Description
The caching algorithm for re._compile()
is one of the hottest sites in the stdlib. It was rewritten many times (it is not all changes):
- Save OrderedDict import in re #76519
- Don't completely dump the regex cache when full #72480
- Faster bypass re cache when DEBUG is passed #66700
- re._compiled_typed's lru_cache causes significant degradation of the mako_v2 bench #60593
- Option to make the lru_cache type specific #57436
- d9e8cc6
- Standardise (and publish?) cache handling in standard library #53642
- 5a63183
The patch for using lru_cache()
was repeatedly applied and reverted 3 times! Eventually it turned out to be slower than a simple dict lookup. It does not fit very well in this case, because some results should be not cached, and additional checks should be added before calling the cached function, adding significant overhead.
But the LRU caching algorithm can have advantage over the current simple algorithm if not all compiler patterns fit in the cache. It removes entries from the cache more smarty.
I tested with random keys with exponential distribution. With the cache size 512, the largest difference is for lambda between 1/70 and 1/80. The LRU caching algorithm has 3 times less misses: 0.16% to 0.33% against 0.5 to 1.1% misses in the current algorithm. For significantly larger (almost no misses) or smaller (tens percent of misses) lambda both algorithms gives almost the same result.
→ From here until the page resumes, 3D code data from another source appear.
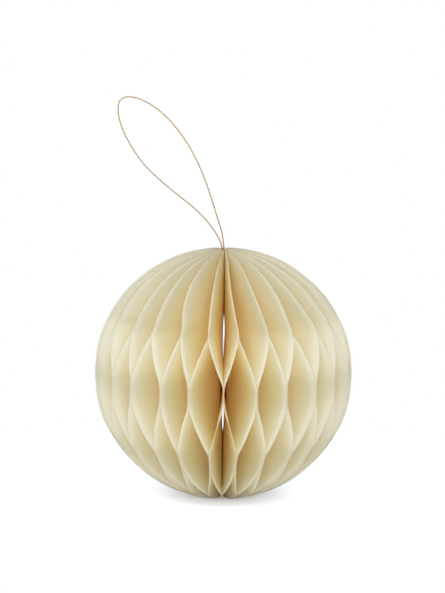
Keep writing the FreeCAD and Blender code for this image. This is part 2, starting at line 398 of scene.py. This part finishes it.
# %% Build the leaves
def make_leaf(number):
    """One leaf as a mesh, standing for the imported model's leaf of the same number."""
    name = f"leaf_{number + 1:02d}"
    rings, depth = leaf_rings(number)
    row_count, ring_size = rings.shape[:2]
    walls, ends = ring_faces(row_count, ring_size)
    rim_quad = ring_size // 2 - 1
    smooth_walls = np.ones(walls.shape[:2], dtype=bool)
    smooth_walls[:, [rim_quad, ring_size - 1]] = False
    gilt_walls = np.zeros(walls.shape[:2], dtype=np.int32)
    gilt_walls[:, rim_quad] = 1
    quads = np.concatenate([walls.reshape(-1, 4), ends])
    smooth = np.concatenate([smooth_walls.ravel(), np.zeros(len(ends), dtype=bool)])
    slot_of_face = np.concatenate([gilt_walls.ravel(), np.ones(len(ends), dtype=np.int32)])
    points = rings.reshape(-1, 3)
    piece = new_piece(name + "_sheet", points, quads, smooth, [paper, gilt], slot_of_face)
    attribute = piece.data.attributes.new(DEPTH, "FLOAT", "POINT")
    attribute.data.foreach_set("value", depth.ravel())
    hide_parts(name)
    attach(piece, "root")
    return piece


leaves = [make_leaf(number) for number in range(LEAF_COUNT)]
print("leaves:", len(leaves), "quads in each:", len(leaves[0].data.polygons))

# %% [markdown]
# The cord is real metallic twist: two plies, one wrapped in bright gold film and one in duller
# bronze, laid round each other about once in two millimetres. Its route starts inside the
# spine, leaves at the top, makes a long leaning loop and goes back in. The route is a smooth
# spline through given control points, and the plies are helices carried along it.

# %% Route of the cord
CORD_DIAMETER = 0.6
PLY_PITCH = 1.8
CORD_ROUTE = [
    (-0.25, 0.00, 26.0), (-0.22, 0.08, 38.0), (-0.25, 0.00, 49.6), (-1.00, 0.30, 55.4),
    (-3.05, 0.80, 61.5), (-5.60, 1.50, 69.6), (-8.60, 2.10, 77.9), (-12.60, 2.80, 86.4),
    (-17.80, 3.40, 94.4), (-24.00, 3.80, 101.3), (-31.00, 3.90, 106.2), (-37.40, 3.80, 108.2),
    (-41.30, 3.40, 106.9), (-42.00, 2.90, 102.6), (-40.60, 2.10, 96.5), (-37.00, 1.20, 89.3),
    (-31.80, 0.30, 82.0), (-25.20, -0.60, 75.8), (-18.00, -1.00, 70.1), (-11.00, -0.90, 64.6),
    (-5.60, -0.50, 58.6), (-2.30, -0.10, 53.6), (-0.86, 0.00, 49.4), (-0.88, 0.05, 41.0),
    (-0.86, 0.00, 33.0), (-0.88, 0.05, 26.0),
]
SPLINE_STEPS = 64


def spline_points(name, points):
    """Points along the NURBS spline that has these control points, in millimetres."""
    curve = bpy.data.curves.new(name, "CURVE")
    curve.dimensions = "3D"
    curve.resolution_u = SPLINE_STEPS
    spline = curve.splines.new("NURBS")
    spline.points.add(len(points) - 1)
    corners = np.hstack([np.array(points) * METRE, np.ones((len(points), 1))])
    spline.points.foreach_set("co", corners.ravel())
    spline.order_u = 3
    spline.use_endpoint_u = True
    route = bpy.data.objects.new(name, curve)
    line = bpy.data.meshes.new_from_object(route)
    found = np.empty(len(line.vertices) * 3)
    line.vertices.foreach_get("co", found)
    bpy.data.objects.remove(route)
    bpy.data.curves.remove(curve)
    bpy.data.meshes.remove(line)
    return found.reshape(-1, 3) / METRE


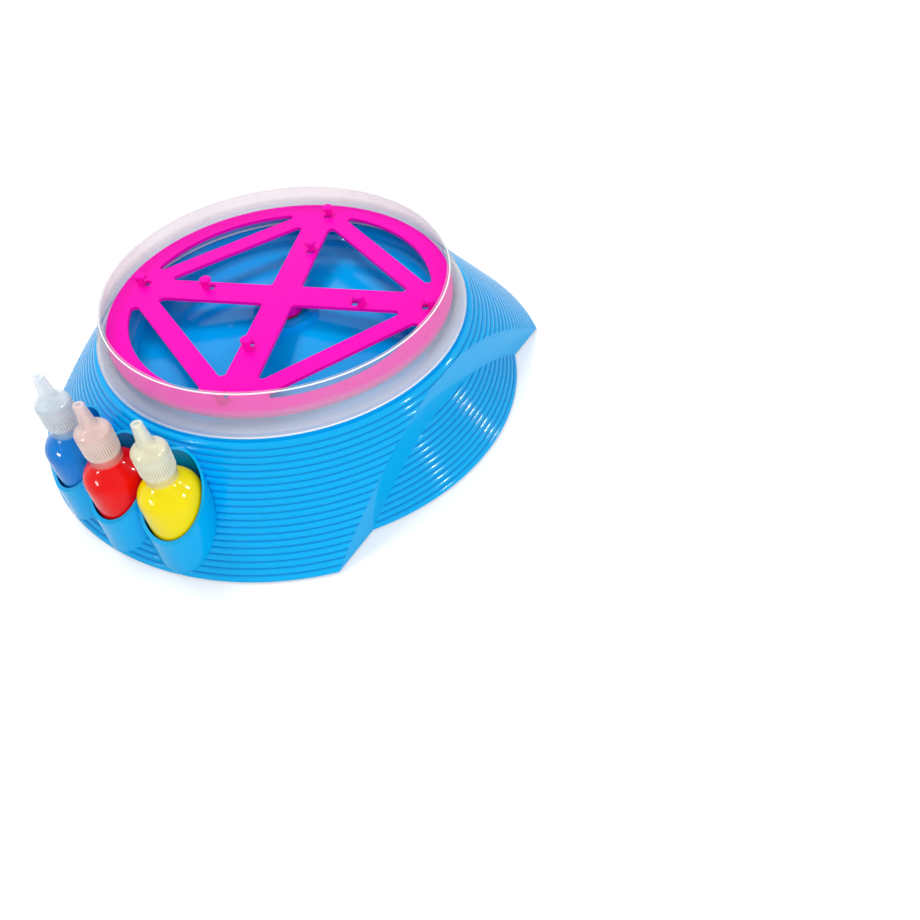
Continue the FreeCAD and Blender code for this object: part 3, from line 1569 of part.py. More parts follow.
def main():
    doc.recompute()
    for obj in doc.Objects:
        for flag in ("Invalid", "Error"):
            if flag in obj.State:
                raise RuntimeError(f"{obj.Name} ({obj.Label}): {obj.State}")
    os.makedirs("parts", exist_ok=True)
    for obj in pieces:
        shape = obj.Shape
        if shape.isNull() or not shape.isValid() or not shape.Solids:
            raise RuntimeError(f"{obj.Label}: the shape is not a valid solid")
        if obj.Label in lead_lengths:
            section = math.pi * float(dim.lead_radius) ** 2
            if abs(shape.Volume - section * lead_lengths[obj.Label]) > 0.01 * shape.Volume:
                raise RuntimeError(f"{obj.Label}: the lead's volume is wrong")
        shape.exportStep(os.path.join("parts", obj.Label + ".step"))
        box = shape.BoundBox
        print(
            f"{obj.Label:26s} solids {len(shape.Solids)}  volume {shape.Volume:10.1f}"
            f"  x {box.XMin:7.1f} {box.XMax:7.1f}  y {box.YMin:7.1f} {box.YMax:7.1f}"
            f"  z {box.ZMin:6.1f} {box.ZMax:6.1f}"
        )


main()
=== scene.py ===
import json
import math

import bmesh
import bpy
from mathutils import Matrix, Vector
from mathutils.geometry import interpolate_bezier


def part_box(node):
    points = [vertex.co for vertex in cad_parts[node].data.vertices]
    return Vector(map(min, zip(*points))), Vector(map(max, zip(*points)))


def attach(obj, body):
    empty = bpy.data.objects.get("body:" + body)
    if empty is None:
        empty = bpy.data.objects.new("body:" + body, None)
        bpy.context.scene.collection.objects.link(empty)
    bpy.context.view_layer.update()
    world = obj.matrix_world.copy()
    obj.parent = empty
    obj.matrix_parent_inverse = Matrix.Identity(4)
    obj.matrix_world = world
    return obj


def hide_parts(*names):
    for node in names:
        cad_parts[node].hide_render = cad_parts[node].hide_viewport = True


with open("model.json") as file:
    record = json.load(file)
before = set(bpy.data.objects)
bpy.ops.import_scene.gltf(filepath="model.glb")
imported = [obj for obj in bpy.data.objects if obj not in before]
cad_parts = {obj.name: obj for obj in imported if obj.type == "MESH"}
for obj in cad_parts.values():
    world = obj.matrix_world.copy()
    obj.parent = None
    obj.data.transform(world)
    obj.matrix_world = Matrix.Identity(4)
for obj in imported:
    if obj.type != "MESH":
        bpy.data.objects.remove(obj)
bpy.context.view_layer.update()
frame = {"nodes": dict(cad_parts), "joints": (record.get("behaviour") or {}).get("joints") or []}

# ---- Camera ----
# A 30 mm lens on a full-frame body, held over the front right corner of the machine. It looks
# down on the bottles and across the guard into the bowl.

camera = bpy.data.objects.new("camera", bpy.data.cameras.new("camera"))
bpy.context.scene.collection.objects.link(camera)
bpy.context.scene.camera = camera
camera.location = (0.26009, -0.23311, 0.29475)
camera.rotation_euler = [math.radians(angle) for angle in (41.806, 2.640, 30.702)]
camera.data.lens = 30.0
camera.data.sensor_width = 36.0
camera.data.clip_start = 0.01
bpy.context.scene.view_settings.view_transform = "Standard"

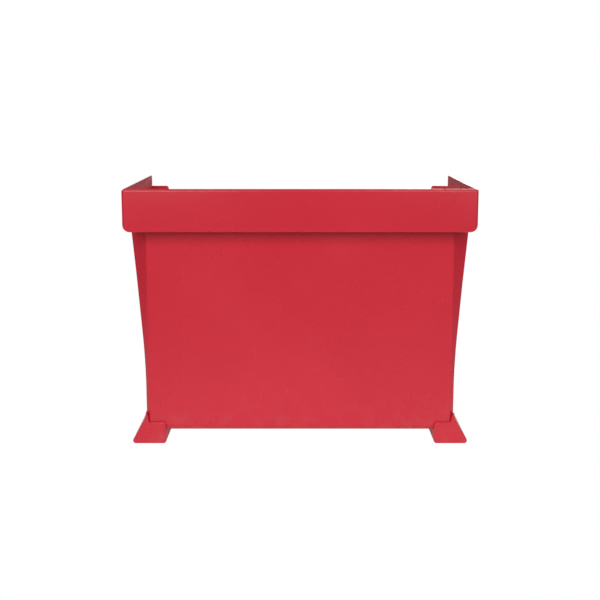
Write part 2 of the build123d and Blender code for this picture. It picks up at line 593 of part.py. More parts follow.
def placard_frame():
    """Moulded surround that holds the cover and the card against the front panel."""
    frame = facing(PLACARD_X, FRONT_FACE_Y, PLACARD_Z).location
    outer = extrude(RectangleRounded(PLACARD_W, PLACARD_H, 10), PLACARD_T)
    outer = fillet(outer.faces().sort_by(Axis.Z)[-1].edges(), 2)
    sight = Rectangle(PLACARD_W - 2 * PLACARD_BORDER, PLACARD_H - 2 * PLACARD_BORDER)
    outer -= extrude(sight, PLACARD_T + 1)
    pocket = Rectangle(PLACARD_W - 2 * PLACARD_BORDER + 8, PLACARD_H - 2 * PLACARD_BORDER + 8)
    outer -= extrude(pocket, CARD_T + COVER_T)
    solid = frame * outer
    for x, z in PLACARD_RIVETS:
        solid -= facing(x, FRONT_FACE_Y - PLACARD_T - 1, z).location * drum(1.6 + SEAT, PLACARD_T + 2)
    return solid


CARD_T = 1.0
COVER_T = 2.0


def placard_sheet(low, high):
    """A flat sheet in the placard frame's pocket, between two heights off the panel."""
    size = (PLACARD_W - 2 * PLACARD_BORDER + 7, PLACARD_H - 2 * PLACARD_BORDER + 7)
    sheet = extrude(Pos(0, 0, low) * Rectangle(*size), high - low)
    return facing(PLACARD_X, FRONT_FACE_Y, PLACARD_Z).location * sheet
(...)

Direct implementation of the LRU caching algorithm using OrderedDict or just dict would be slower, because every hit requires moving the found entry to the end. But we can use double caching. The primary smaller and faster cache does not reorder entries. But if the key is not found in the primary cache, we look it up in the secondary LRU cache. This algorithm has the same number of misses as the LRU caching algorithm, but it has faster hits.